Shabi went on: “What we’re missing here is, what is going on that that ends up being a chant at Glastonbury?
“I think people have been watching the most horrific images coming out of Gaza and what Palestinians are going through, which is just a living hell.
"Every morning we wake up to death in Gaza, staving people being indiscriminately shot as they wait for aid, just the most grotesque things you could imagine and we’ve been seeing that for 20 months while our media and our government has been in this defence of Israel as it does this and it’s making people lose their minds, because it’s such a profound wrong.
“People can see it and feel this helplessness and despair that we have a political climate that seems to be endorsing it."

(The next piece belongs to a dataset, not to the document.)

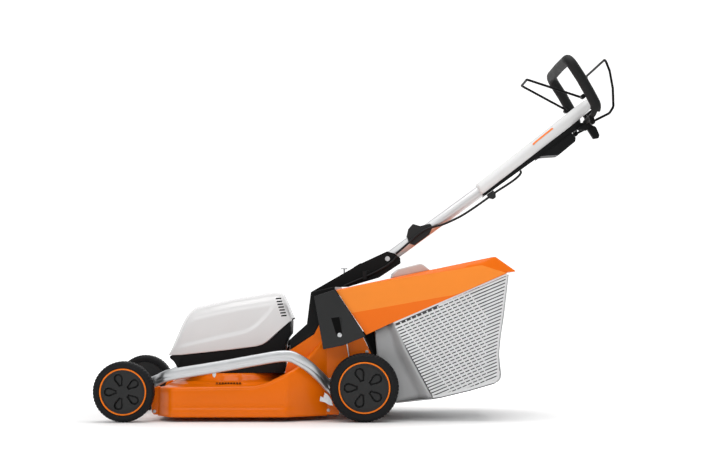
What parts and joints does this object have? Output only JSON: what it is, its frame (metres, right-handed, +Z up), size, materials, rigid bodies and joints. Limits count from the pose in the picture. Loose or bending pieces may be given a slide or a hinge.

A BBC spokesperson said: “The BBC is fully committed to reporting the Israel/Gaza conflict impartially, accurately and to the highest standards of journalism.
"We provide a range of perspectives on the conflict, hold representatives and officials to account and, where appropriate, challenge views on air.
"Our journalists reporting in both English and Arabic have decades of extensive knowledge and experience in covering the region.
“We strongly reject the notion – levelled from different sides of this conflict – that we are pro or anti any position. It is our duty to report what is happening, and we do that without an agenda.
“International journalists including the BBC are not allowed access into Gaza. While we are reporting extensively on what is happening in the strip, this is clearly detrimental to our ability to report and hold those in power to account. We therefore call for the Israeli government to permit our journalists immediate access."